Receiving a lifetime achievement award from the festival, director/actor Masato Harada will be on hand at a screening of his latest offering, Sekigahara, a depiction of one of the most devastating battles in Japanese military history. Additional showings of his 2015 historical drama Kakekomi and crime thriller from twenty years prior, Kamikaze Taxi, will show how his long and varied career has come full circle.
Jiang Wu and Kim Yoon-seok will both receive acting prizes from the festival: Jiang for his turn as a father searching for his missing son in Wrath of Silence, and Kim for his performance in 1987: When the Day Comes, which is centred around Korea’s June Democratic Uprising.

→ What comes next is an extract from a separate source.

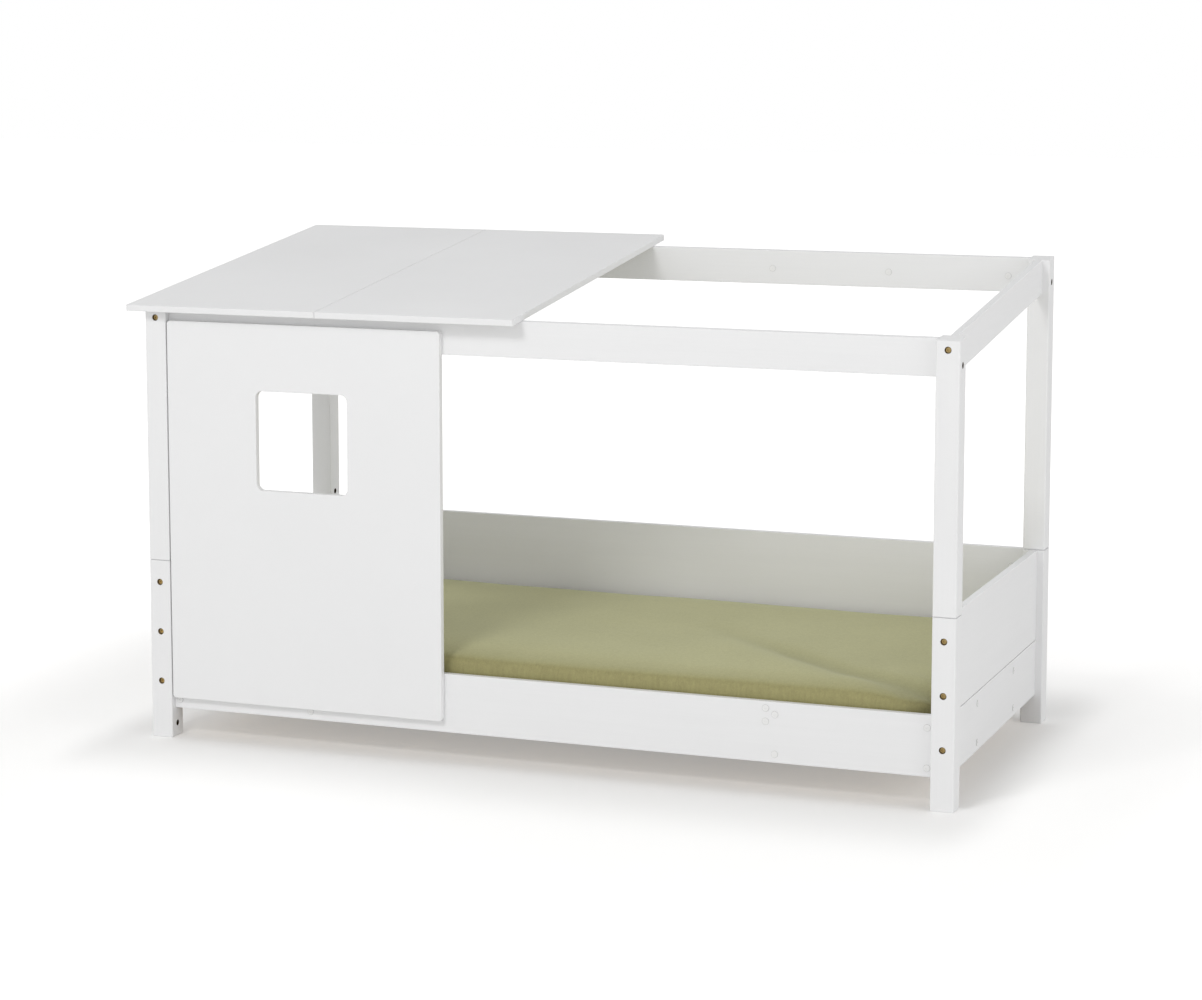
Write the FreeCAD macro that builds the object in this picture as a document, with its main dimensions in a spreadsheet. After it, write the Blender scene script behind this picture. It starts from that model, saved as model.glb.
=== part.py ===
"""A child's house frame bed with a lean-to top frame, a wall panel with a window and a part roof.

All lengths are millimetres. The origin is the middle of the whole bed's outer box, on the
floor: +X runs along the bed to its open end, +Y to the back and +Z up.
"""

import FreeCAD, Part
import math
import os
from types import SimpleNamespace

import Sketcher

DOC = FreeCAD.newDocument("house_frame_bed")
SHEET = DOC.addObject("Spreadsheet::Sheet", "dims")

DRIVING = {
    # the frame, outside to outside of its posts, round a 2000 x 900 mattress
    "bed_length": 2100,
    "bed_width": 990,
    "post_side": 57,
    "post_round": 3,
    "end_chamfer": 1.2,
    "joint_height": 459,
    "joint_groove": 1.5,
    "joint_groove_depth": 4,
    "front_height": 1099.4,
    "roof_slope": 6.8,
    # boards and rails
    "board_thick": 18,
    "board_round": 1.5,
    "rail_bottom": 75,
    "side_rail_height": 147,
    "end_low_height": 144.5,
    "board_gap": 2,
    "board_top": 457,
    "top_rail_height": 88.5,
    "end_top_rail_depth": 87.5,
    # wall panel and its window, from the left face of the posts and from the floor
    "panel_left": 60,
    "panel_right": 807.5,
    "panel_bottom": 105,
    "panel_top": 1071.5,
    "panel_corner": 9,
    "window_left": 307,
    "window_bottom": 653.5,
    "window_side": 250,
    "window_corner": 17,
    # roof boards
    "roof_over_end": 35,
    "roof_over_front": 37,
    "roof_over_back": 57,
    "roof_board_width": 524.4,
    "roof_gap": 1.2,
    "roof_board_thick": 16,
    "roof_corner": 4,
    # slatted base and mattress
    "ledge_bottom": 82,
    "ledge_height": 30,
    "ledge_depth": 28,
    "ledge_play": 1,
    "ledge_round": 2,
    "slat_width": 75,
    "slat_thick": 18,
    "slat_play": 3,
    "slat_round": 3,
    "field_play": 2,
    "strap_width": 25,
    "strap_thick": 1.2,
    "strap_in": 120,
    "strap_play": 6,
    "mattress_clear": 0.8,
    "mattress_length": 2000,
    "mattress_width": 900,
    "mattress_thick": 137,
    "mattress_corner": 45,
    "mattress_edge": 28,
    # long bolts through the posts and their barrel nuts in the boards
    "bolt_low": 146,
    "bolt_pitch": 128,
    "bolt_thick": 6,
    "bolt_hole": 7,
    "bolt_length": 90,
    "bolt_past_nut": 10,
    "bolt_head": 13.5,
    "bolt_head_height": 4,
    "bolt_socket": 6,
    "socket_share": 0.7,
    "bore_wide": 16.5,
    "bore_depth": 9,
    "y_bolt_drop": 25.2,
    "x_bolt_drop": 61.9,
    "barrel_wide": 9.8,
    "barrel_hole": 10,
    "barrel_length": 13.5,
    "barrel_in": 34,
    "barrel_depth": 16,
    # the joint between a lower and an upper post
    "cross_up": 33,
    "cross_hole": 15,
    "cross_depth": 42.5,
    "cross_nut_length": 28,
    "stud_thick": 8,
    "stud_hole": 9,
    "stud_hole_depth": 48,
    "insert_hole": 13,
    "insert_depth": 26,
    "joint_dowel_off": 16,
    # wooden dowels, cam fittings, caps and sleeve nuts
    "dowel_wide": 7.9,
    "dowel_hole": 8,
    "dowel_length": 35,
    "dowel_depth": 18,
    "cam_hole": 15,
    "cam_depth": 12.7,
    "cam_play": 0.4,
    "cam_in": 34,
    "cam_bolt_hole": 6.2,
    "cam_bolt_depth": 11,
    "cam_slot_length": 9,
    "cam_slot_width": 1.6,
    "cam_slot_depth": 2,
    "cap_hole": 8,
    "cap_hole_depth": 12,
    "cap_wide": 17,
    "cap_high": 1.2,
    "cap_round": 0.5,
    "cap_stem_length": 8,
    "cap_dimple": 4,
    "sleeve_length": 9,
    "sleeve_bore": 5.1,
    # countersunk wood screws
    "screw_thick": 4,
    "screw_hole": 4.2,
    "screw_head": 8,
    "screw_cone": 2.4,
    "screw_head_hole": 8.4,
    "screw_head_depth": 2.6,
    "screw_tip": 4,
    "screw_sunk": 0.1,
    "panel_pilot_depth": 12,
    "panel_screw_length": 29,
    "slat_pilot_depth": 18,
    "slat_screw_length": 34,
    # short machine bolts through the slat ledges and the brackets
    "short_bolt": 5,
    "short_bolt_hole": 5.5,
    "ledge_bolt_head": 9.5,
    "short_head_height": 3,
    "ledge_head_hole": 10,
    "ledge_head_depth": 4,
    "thread_in_sleeve": 8.5,
    # roof brackets and their pan-head screws
    "bracket_leg": 58,
    "bracket_arm": 32,
    "bracket_thick": 2,
    "bracket_width": 20,
    "bracket_drop": 47.5,
    "bracket_screw_in": 22,
    "bracket_screw_hole": 4.6,
    "bracket_bolt_length": 10.5,
    "bracket_bolt_head": 9,
    "short_socket": 3,
    "bracket_pilot": 4,
    "bracket_pilot_depth": 11,
    "pan_head": 7.2,
    "pan_head_height": 2.4,
    "pan_screw_length": 10.5,
}

# heights of the drilled holes above the floor, and places along the rails from their middle
CAM_LOW, CAM_HIGH = 128, 176
SIDE_DOWELS = (152, 208)
BACK_CAMS = (272, 408)
BACK_DOWELS = (308, 372)
END_LOW_DOWELS = (100, 192)
END_UP_DOWEL = 338
CAP_ROWS = (96, 192)
CAP_COLUMNS = (980, 610)
PANEL_PAIR_X = 587
PANEL_PAIR_Z = (174, 206)
END_CAP_X = 192
BRACKET_COLUMNS = (938, 620, 303)
TOP_DOWEL_STEP = 31
SLAT_COUNT = 14
PANEL_SCREWS_X = (180, 500, 700)
PANEL_SCREWS_LOW, PANEL_SCREWS_HIGH = 160, 1050


class Size:
    """A length with its value and the sheet expression that gives it."""

    def __init__(self, text, value):
        self.text = text
        self.value = value

    def __float__(self):
        return float(self.value)

    def __neg__(self):
        return Size(f"(-{self.text})", -self.value)

    def __add__(self, other):
        other = size(other)
        return Size(f"({self.text} + {other.text})", self.value + other.value)

    def __sub__(self, other):
        other = size(other)
        return Size(f"({self.text} - {other.text})", self.value - other.value)

    def __mul__(self, other):
        other = size(other)
        return Size(f"({self.text} * {other.text})", self.value * other.value)

    def __truediv__(self, other):
        other = size(other)
        return Size(f"({self.text} / {other.text})", self.value / other.value)

    def __radd__(self, other):
        return size(other) + self

    def __rsub__(self, other):
        return size(other) - self

    def __rmul__(self, other):
        return size(other) * self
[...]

Sung Hsin-yin attempts to analyse forty years of Taiwanese history in his film On Happiness Road, the only animated contingent of this year’s festival. Fans of the medium need not fret, as three live-action Manga adaptations are on show: from aforementioned Liverleaf and River’s Edge, to Inuyashiki, about an alien life form who turns a terminally ill office worker into an indestructible cyborg, and, most intriguing of all, The Scythian Lamb, where a small-town official unravels the past of six mysterious residents following the discovery of a dead body.
Other festival highlights include; pioneering and talented Filipino filmmaker Irene Villamor’s twist on the romance drama, Sid & Aya (Not A Love Story) – the twist being the female lead is calling the shots; Counters, an unfortunately timely documentary about Japan’s right-wing action groups and those who oppose them; Siwakorn Jarupongpa-helmed, karaoke-based ghost story Premika; The Handmaiden’s Kim Tae-Ri in Little Forest, a quiet drama about a woman who finds a new lease on life after moving to the country – and on the opposite end the award-winning Old Beast, where an elderly man starts living the high life as his time draws near.
If that wasn’t enough, NYAFF’s comprehensive selection caters to all tastes, and keeps on delivering. Fans of crime films will have their fill with the fare this year’s selection has on offer: Gatao 2: Rise of the King, Neomanila, On The Job, The Third Murder, Smokin’ on the Moon and We Will Not Die Tonight.
Festival-goers who like a laugh will be right at home at the screenings of Looking for Lucky and What a Man Wants, while those looking for a little romance can seek out The Ex-File: Return of the Exes, Dude’s Manual and The Last Verse. The Age of Blood, Missing Johnny and One Cut of the Dead are a perfect fit for action fans – the latter of particular interest to attendees partial to zombies – while those who prefer films of a quieter nature are also provided for with fare like End of Summer, I Can Speak and Midnight Bus.
The festival also makes room for two films from a genre that holds an unlikely but ardent fascination in Asia – the western. Festival favourite Tears of the Black Tiger from turn-of-the-century Thailand will serve as companion to a more recent offering from Indonesian director Mike Wiluan, Buffalo Boys.
At the end of it all, NYAFF 2018 closes out in style with BuyBust, the most ambitious and high-octane film yet from renowned Filipino director Erik Matti, who will be on hand along with stars Anne Curtis and Brandon Vera at the showing on closing night, July 15th.
While this is a festival more on the celebratory and inclusionary side, there is also a main competition. Competing for the top prize this year are Crossroads: One Two Jaga, Liverleaf, Men of the Dragon – already discussed – as well as Shiraishi Kazuya’s exploration of the Yazkua underground, Blood of Wolves (July 2nd); Dong Yue’s serial killer drama The Looming Storm (July 9th); Jeon Go-woon’s satire on Korean society Microhabitat (July 10th); and Respeto (July 14th), about a young, aspiring rapper who forms a relationship with an elderly former poet. The main prize will be handed out to the winning film on the last night of the festival.
All this adds up to what will no doubt be a breathless, fascinating and, most of all, hugely entertaining fortnight-plus in New York that will not disappoint those fortunate enough to have a ticket.